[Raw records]
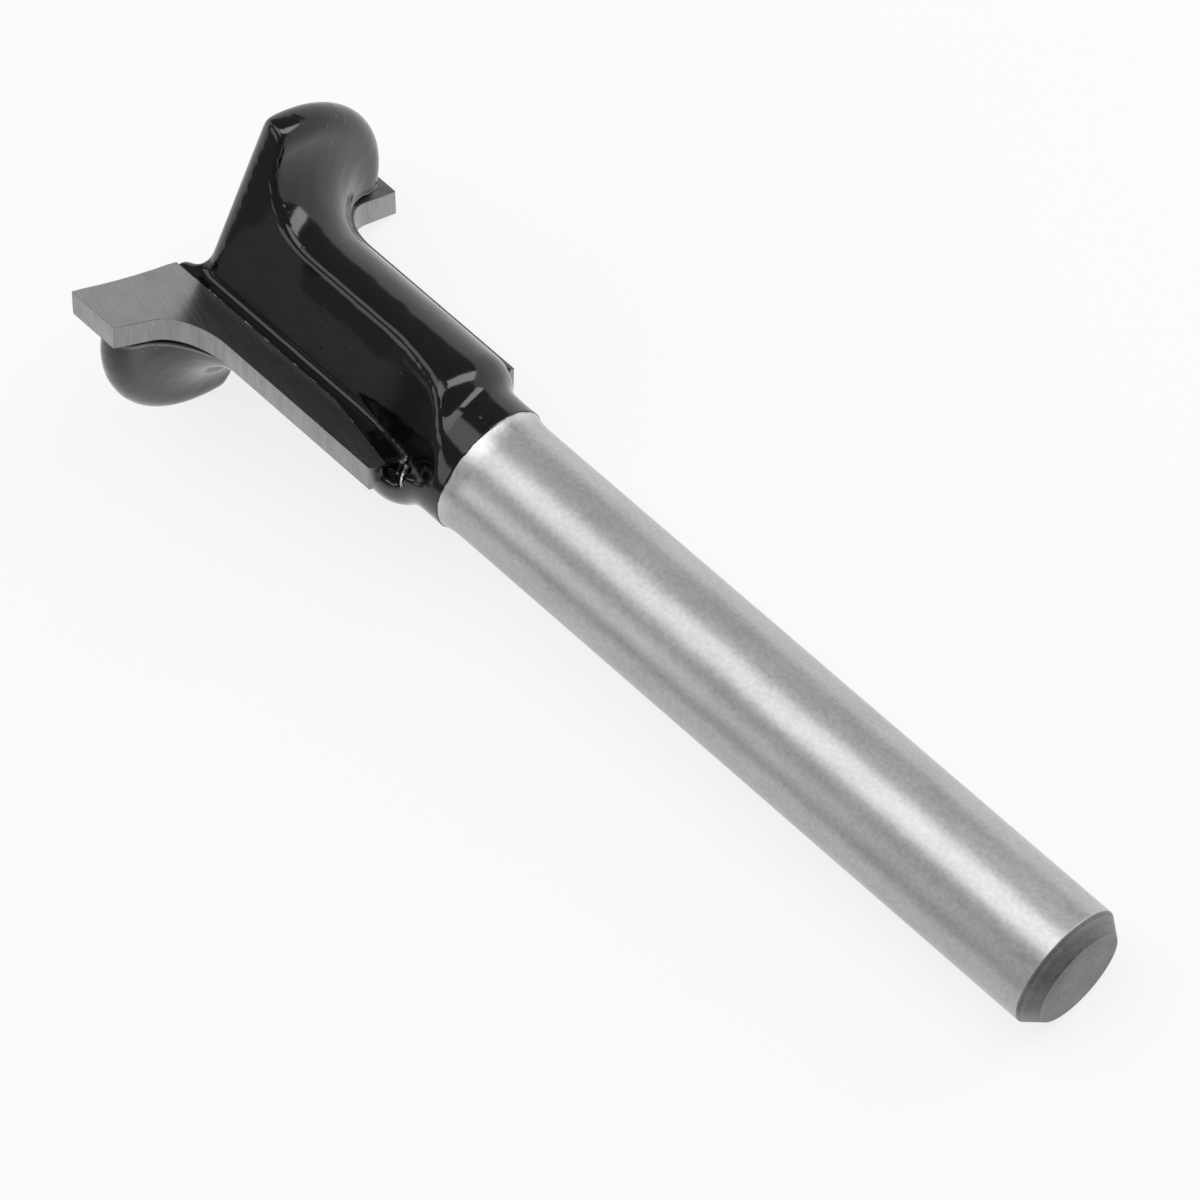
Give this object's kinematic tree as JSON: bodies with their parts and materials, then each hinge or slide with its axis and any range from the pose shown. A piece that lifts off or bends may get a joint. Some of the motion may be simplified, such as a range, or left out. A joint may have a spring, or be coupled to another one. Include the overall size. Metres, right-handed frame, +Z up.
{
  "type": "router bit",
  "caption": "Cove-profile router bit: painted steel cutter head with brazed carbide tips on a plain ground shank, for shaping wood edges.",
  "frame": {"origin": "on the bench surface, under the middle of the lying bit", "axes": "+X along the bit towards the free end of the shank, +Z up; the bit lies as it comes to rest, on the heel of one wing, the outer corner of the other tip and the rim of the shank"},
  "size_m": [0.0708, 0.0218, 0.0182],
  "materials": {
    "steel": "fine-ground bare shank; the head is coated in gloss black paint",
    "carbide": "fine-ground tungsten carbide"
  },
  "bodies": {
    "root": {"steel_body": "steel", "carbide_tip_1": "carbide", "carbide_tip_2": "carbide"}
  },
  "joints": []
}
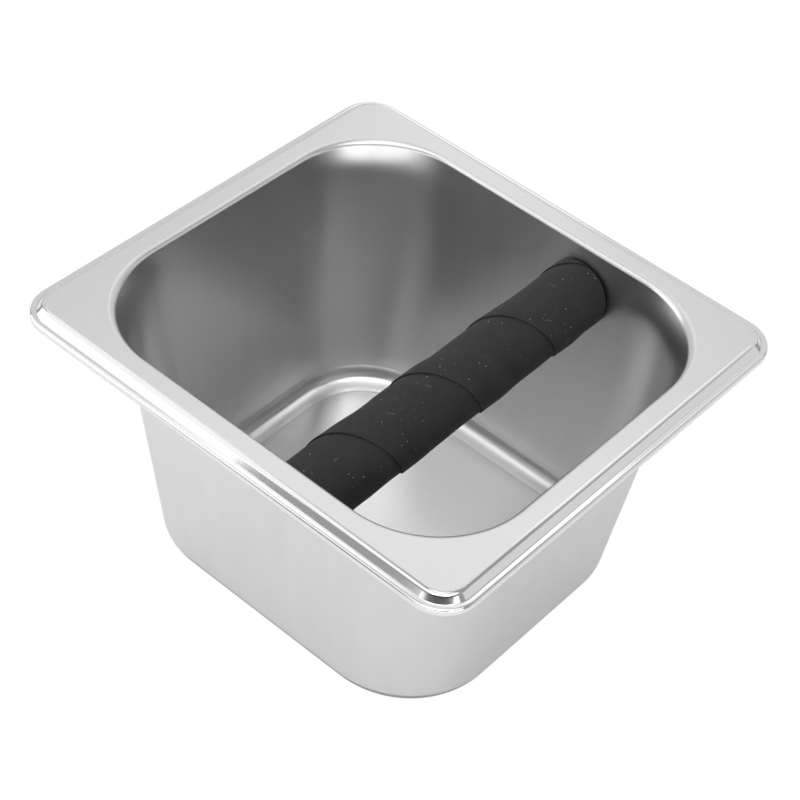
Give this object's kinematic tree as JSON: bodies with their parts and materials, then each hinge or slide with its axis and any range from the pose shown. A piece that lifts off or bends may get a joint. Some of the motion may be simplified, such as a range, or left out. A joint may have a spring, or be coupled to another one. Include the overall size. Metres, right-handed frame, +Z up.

The problem: Your task is to quote the listing above word for word.

Output below:
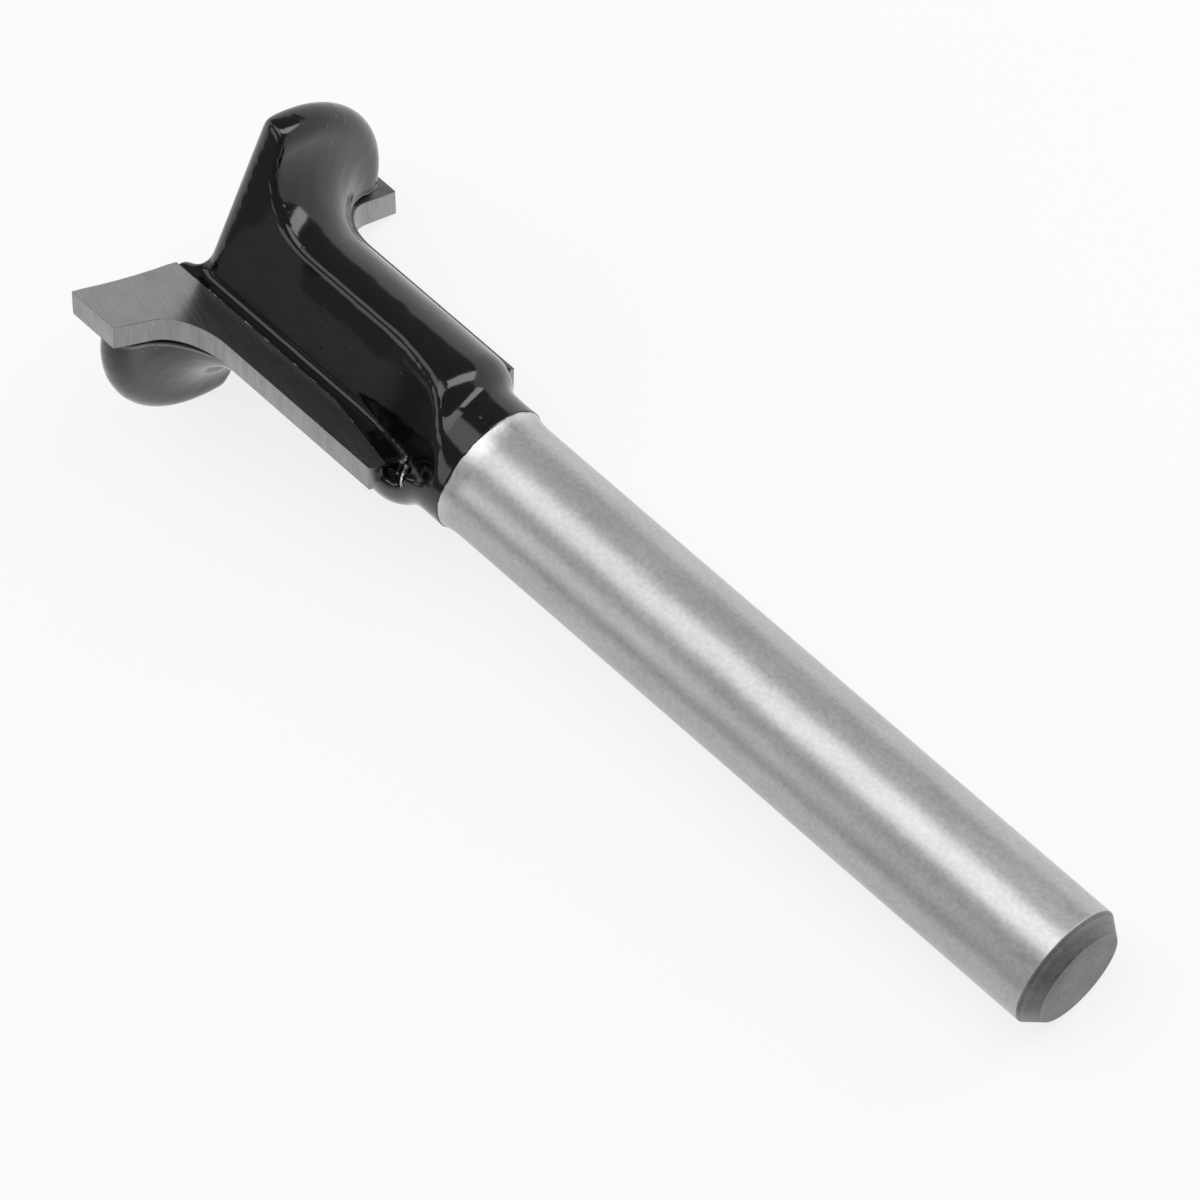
Give this object's kinematic tree as JSON: bodies with their parts and materials, then each hinge or slide with its axis and any range from the pose shown. A piece that lifts off or bends may get a joint. Some of the motion may be simplified, such as a range, or left out. A joint may have a spring, or be coupled to another one. Include the overall size. Metres, right-handed frame, +Z up.
{
  "type": "router bit",
  "caption": "Cove-profile router bit: painted steel cutter head with brazed carbide tips on a plain ground shank, for shaping wood edges.",
  "frame": {"origin": "on the bench surface, under the middle of the lying bit", "axes": "+X along the bit towards the free end of the shank, +Z up; the bit lies as it comes to rest, on the heel of one wing, the outer corner of the other tip and the rim of the shank"},
  "size_m": [0.0708, 0.0218, 0.0182],
  "materials": {
    "steel": "fine-ground bare shank; the head is coated in gloss black paint",
    "carbide": "fine-ground tungsten carbide"
  },
  "bodies": {
    "root": {"steel_body": "steel", "carbide_tip_1": "carbide", "carbide_tip_2": "carbide"}
  },
  "joints": []
}
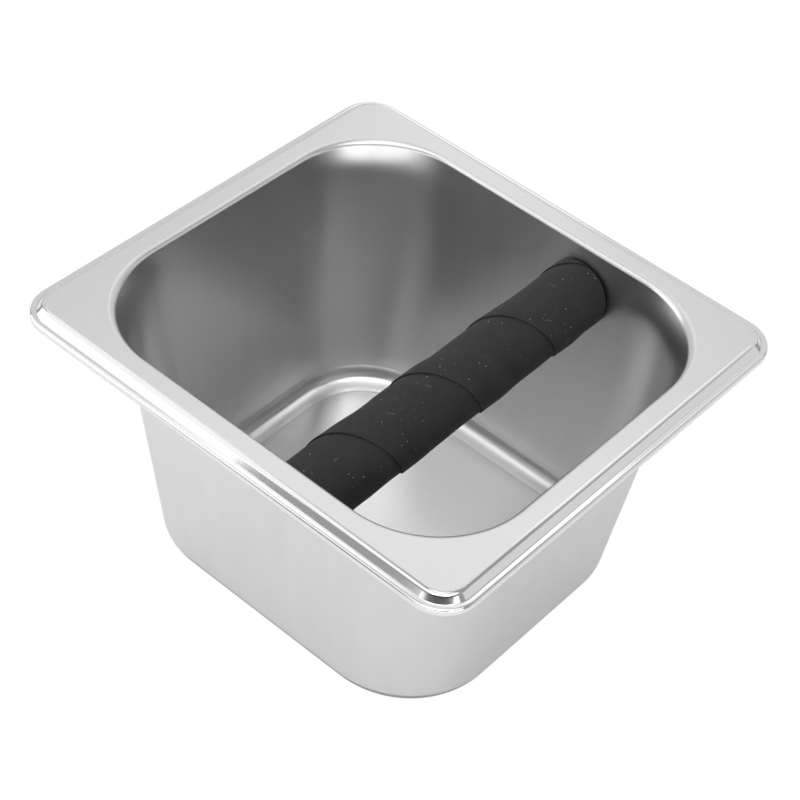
Give this object's kinematic tree as JSON: bodies with their parts and materials, then each hinge or slide with its axis and any range from the pose shown. A piece that lifts off or bends may get a joint. Some of the motion may be simplified, such as a range, or left out. A joint may have a spring, or be coupled to another one. Include the overall size. Metres, right-handed frame, +Z up.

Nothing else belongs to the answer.